The first Headcrab I meet in 2020 is dead. But somehow this is worse, because I can pick it up and look at it in detail. They are much bigger than I remember. Their undersides are disgustingly slimy and horrifying.

Minutes later I’m flailing around the floor trying to keep a bin lid covering my face. Two headcrabs have ambushed me. I can hear them but can’t see them. I try fire blindly but I don’t think I’ve hit them. The realistic but time consuming reload procedure forces me to leave myself defenceless, since I need both hands. The clip falls out of the gun and bounces away. I bottle it and run into a corner, the shadows of the approaching horrors growing bigger on the wall beside me.

The success here isn’t just technical and it’s only now I realise that Valve has given me what I didn’t realise I wanted. It’s not remade but reinvented the past. Alyx contains but isn’t buoyed by nostalgia. Where Black Mesa appealed to my memories, and played up to the faults within them, Alyx creates something new from their ashes.

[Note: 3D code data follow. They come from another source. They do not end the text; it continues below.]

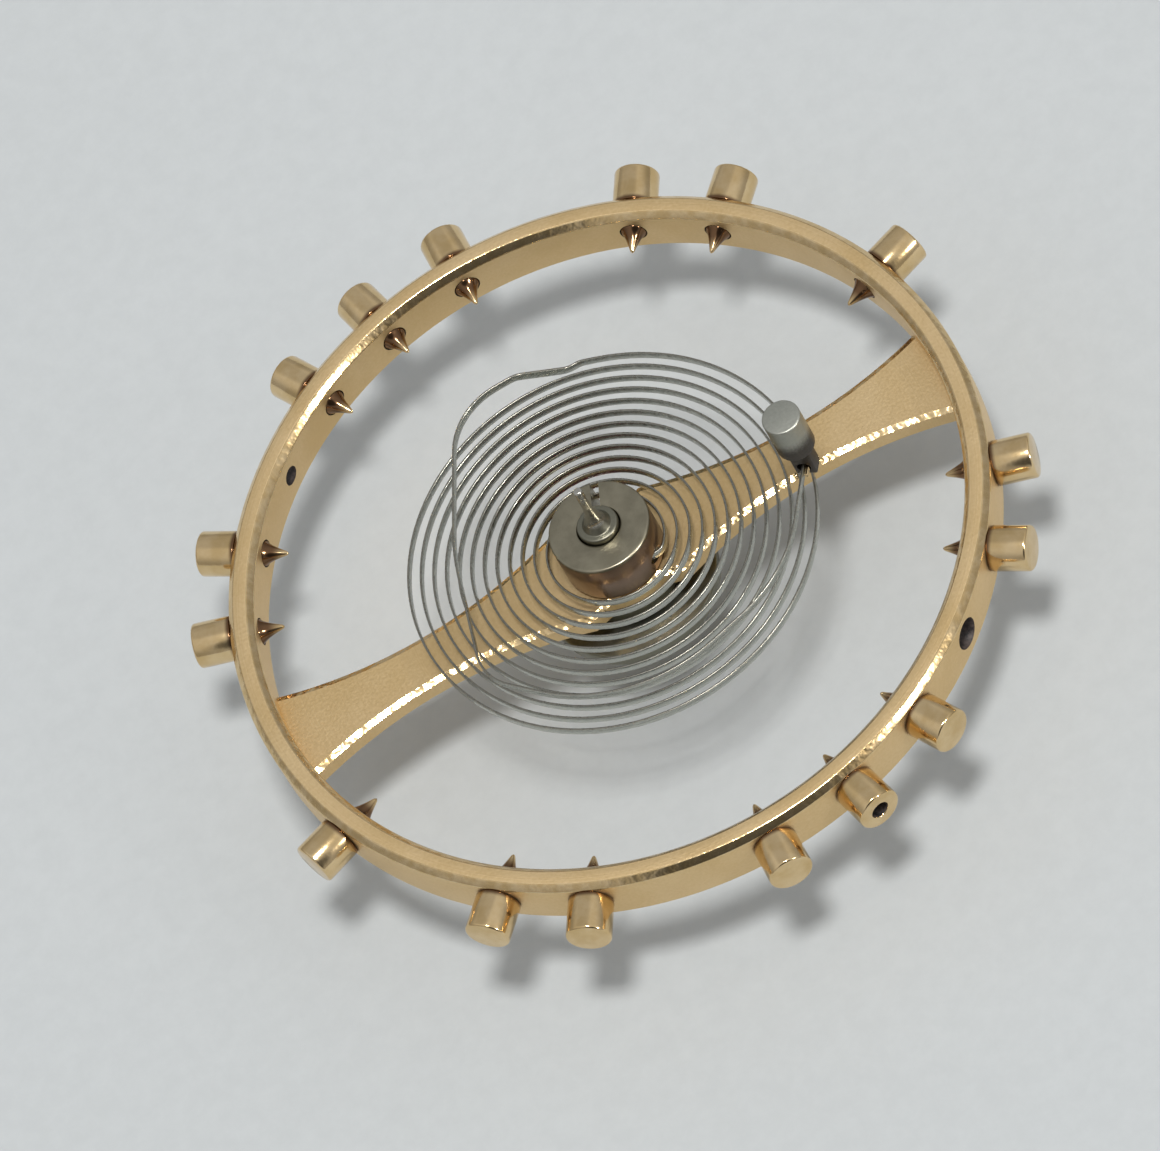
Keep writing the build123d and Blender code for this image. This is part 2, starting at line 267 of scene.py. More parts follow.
class Graph:
    """A node tree under construction."""

    def __init__(self, tree):
        self.tree = tree
        self.tree.nodes.clear()

    def add(self, kind, settings=None, inputs=None, output=0):
        """Adds a node, sets it up, fills its sockets and gives one of its outputs."""
        node = self.tree.nodes.new(kind)
        for name, value in (settings or {}).items():
            setattr(node, name, value)
        for name, value in (inputs or {}).items():
            if isinstance(value, Socket):
                self.tree.links.new(value.socket, node.inputs[name])
            else:
                node.inputs[name].default_value = value
        return Socket(self, node.outputs[output]) if len(node.outputs) else None

    def place(self):
        """Object coordinates in millimetres."""
        coordinates = self.add("ShaderNodeTexCoord", output="Object")
        return self.add(
            "ShaderNodeVectorMath", {"operation": "SCALE"}, {"Vector": coordinates, "Scale": 1 / MM}
        )

    def noise(self, place, per_mm, detail=3.0, roughness=0.55):
        return self.add(
            "ShaderNodeTexNoise",
            None,
            {"Vector": place, "Scale": per_mm, "Detail": detail, "Roughness": roughness},
        )

    def stripes(self, distance, per_mm, detail=2.0):
        """Uneven stripes that follow one distance alone."""
        return self.add(
            "ShaderNodeTexNoise",
            {"noise_dimensions": "1D"},
            {"W": distance, "Scale": per_mm, "Detail": detail},
        )

    def blend(self, share, low, high):
        """A colour between two colours."""
        return self.add(
            "ShaderNodeMix", {"data_type": "RGBA"}, {"Factor": share, 6: low, 7: high}, output=2
        )

    def bump(self, height, depth_mm):
        inputs = {"Height": height, "Strength": 1.0, "Distance": depth_mm * MM}
        return self.add("ShaderNodeBump", None, inputs)

    def towards(self, direction, middle, outer_cosine, inner_cosine):
        """1 in directions near the middle one, 0 away from it."""
        near = self.add(
            "ShaderNodeVectorMath", {"operation": "DOT_PRODUCT"}, {0: direction, 1: middle}, output="Value"
        )
        return near.smoothstep(outer_cosine, inner_cosine)

    def height(self, place):
        """The height above the lower pivot's end in millimetres."""
        return self.add("ShaderNodeSeparateXYZ", None, {"Vector": place}, output="Z")

    def radius(self, place):
        """The distance from the staff's axis in millimetres."""
        flat = self.add(
            "ShaderNodeVectorMath", {"operation": "MULTIPLY"}, {0: place, 1: (1.0, 1.0, 0.0)}
        )
        return self.add("ShaderNodeVectorMath", {"operation": "LENGTH"}, {0: flat}, output="Value")


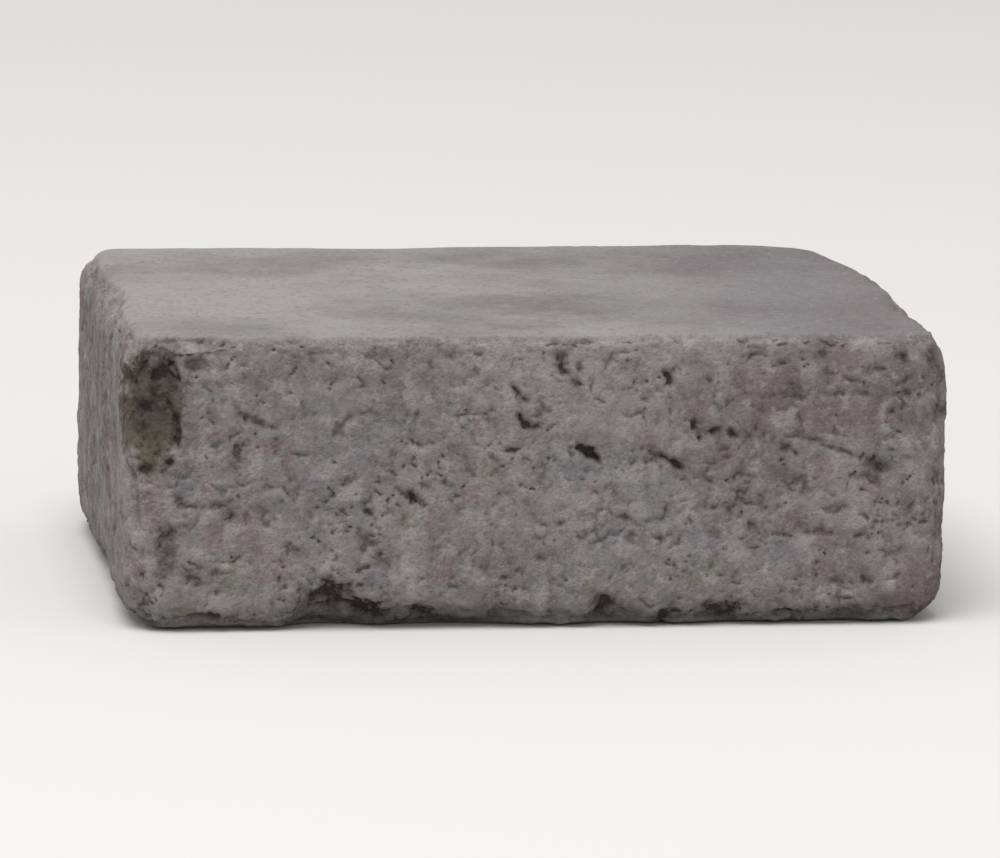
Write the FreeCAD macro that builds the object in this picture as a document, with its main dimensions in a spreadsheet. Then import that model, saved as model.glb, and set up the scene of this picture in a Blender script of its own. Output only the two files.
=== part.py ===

After those first few emotional, harrowing, tiring hours, I realise this is what I wanted all along. I thought VR, at best, would bring us future versions of the likes of Firewatch or What Remains Of Edith Finch. And I’d have been delighted by that. I still would be.

But Half Life: Alyx has simultaneously re-engaged me with a world I love and thought I knew, whilst at the same time made me feel as weak, unknowing and defenceless. That’s brilliant and terrifying.